13 Elias sprach zu ihr: "Sei unbesorgt! Geh heim und tu, wie du gesagt! Doch mache mir davon zuerst einen kleinen Kuchen und bring ihn mir her! Für dich und deinen Sohn mach hernach einen solchen!
En Elia zeide tot haar: Vrees niet, ga heen, doe naar uw woord; maar maak mij vooreerst een kleinen koek daarvan, en breng mij dien hier uit; doch voor u en uw zoon zult gij daarna wat maken.
14 Denn so spricht der Herr, Israels Gott: 'Das Mehl im Topfe geht nicht aus, der Ölkrug wird nicht leer, bis zu dem Tage, da der Herr zur Erde Regen sendet.'"
Want zo zegt de HEERE, de God Israels: Het meel van de kruik zal niet verteerd worden, en de olie der fles zal niet ontbreken, tot op den dag, dat de HEERE regen op den aardbodem geven zal.
15 Sie ging und tat, was Elias gesagt. Und sie aßen davon, sie, er und ihr Haus, eine Zeitlang.

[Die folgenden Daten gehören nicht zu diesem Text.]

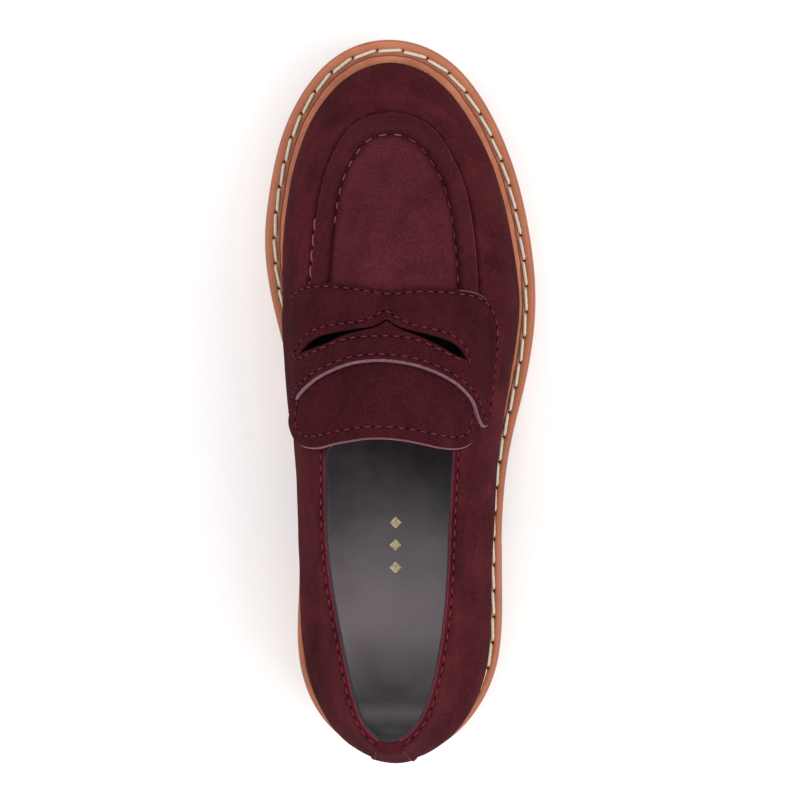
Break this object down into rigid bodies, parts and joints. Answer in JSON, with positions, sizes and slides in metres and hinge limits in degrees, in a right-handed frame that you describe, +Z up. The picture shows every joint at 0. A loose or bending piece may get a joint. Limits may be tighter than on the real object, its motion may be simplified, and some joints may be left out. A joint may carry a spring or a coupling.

En zij ging heen, en deed naar het woord van Elia; zo at zij, en hij, en haar huis, vele dagen.
16 Das Mehl im Topfe aber ging nicht aus, und der Krug mit Öl ward nicht leer, nach des Herrn Wort, das er durch Elias geredet hatte.
Het meel van de kruik werd niet verteerd, en de olie van de fles ontbrak niet, naar het woord des HEEREN, dat Hij gesproken had door den dienst van Elia.
17 Nach diesen Begebnissen erkrankte der Sohn des Weibes, der Hauswirtin, und seine Krankheit steigerte sich, bis daß kein Odem mehr in ihm blieb.
En het geschiedde na deze dingen, dat de zoon dezer vrouw, der waardin van het huis, krank werd; en zijn krankheid werd zeer sterk, totdat geen adem in hem overgebleven was.
18 Da sprach sie zu Elias: "Was habe ich mit dir zu schaffen, Gottesmann? Du bist zu mir gekommen, meine Schuld zu rügen und meinen Sohn zu töten."
En zij zeide tot Elia: Wat heb ik met u te doen, gij man Gods? Zijt gij bij mij ingekomen, om mijn ongerechtigheid in gedachtenis te brengen, en om mijn zoon te doden?
19 Er sprach zu ihr: "Gib mir deinen Sohn!" Und er nahm ihn aus ihrem Schoß, trug ihn in das Obergemach, wo er wohnte, und legte ihn auf sein Bett.
En hij zeide tot haar: Geef mij uw zoon. En hij nam hem van haar schoot, en droeg hem boven in de opperzaal, waar hij zelf woonde, en hij legde hem neder op zijn bed.
20 Dann rief er zum Herrn und sprach: "Herr, mein Gott! Tust Du sogar der Witwe, bei der ich zu Gast bin, so übel, daß Du ihren Sohn sterben lässest?"
En hij riep den HEERE aan, en zeide: HEERE, mijn God, hebt Gij dan ook deze weduwe, bij dewelke ik herberge, zo kwalijk gedaan, dat Gij haar zoon gedood hebt?
21 Dann streckte er sich dreimal über den Knaben, rief den Herrn an und sprach: "Herr, mein Gott! Möge dieses Knaben Seele in sein Inneres zurückkehren!"
En hij mat zich driemaal uit over dat kind, en riep den HEERE aan, en zeide: HEERE, mijn God, laat toch de ziel van dit kind in hem wederkomen.
22 Und der Herr hörte auf das Rufen des Elias. Und die Seele des Knaben kehrte in sein Inneres zurück, und er ward wieder lebendig.
En de HEERE verhoorde de stem van Elia; en de ziel van het kind kwam weder in hem, dat het weder levend werd.
23 Da nahm Elias den Knaben, brachte ihn vom Obergemach ins Haus hinab und gab ihn seiner Mutter. Und Elias sprach: "Siehe da! Dein Sohn lebt!"
En Elia nam het kind, en bracht het af van de opperzaal in het huis, en gaf het aan zijn moeder; en Elia zeide: Zie, uw zoon leeft.
24 Da sprach das Weib zu Elias: "Jetzt weiß ich, daß du ein Gottesmann bist und daß des Herrn Wort in deinem Munde Wahrheit ist."
Toen zeide de vrouw tot Elia: Nu weet ik, dat gij een man Gods zijt, en dat het woord des HEEREN in uw mond waarheid is.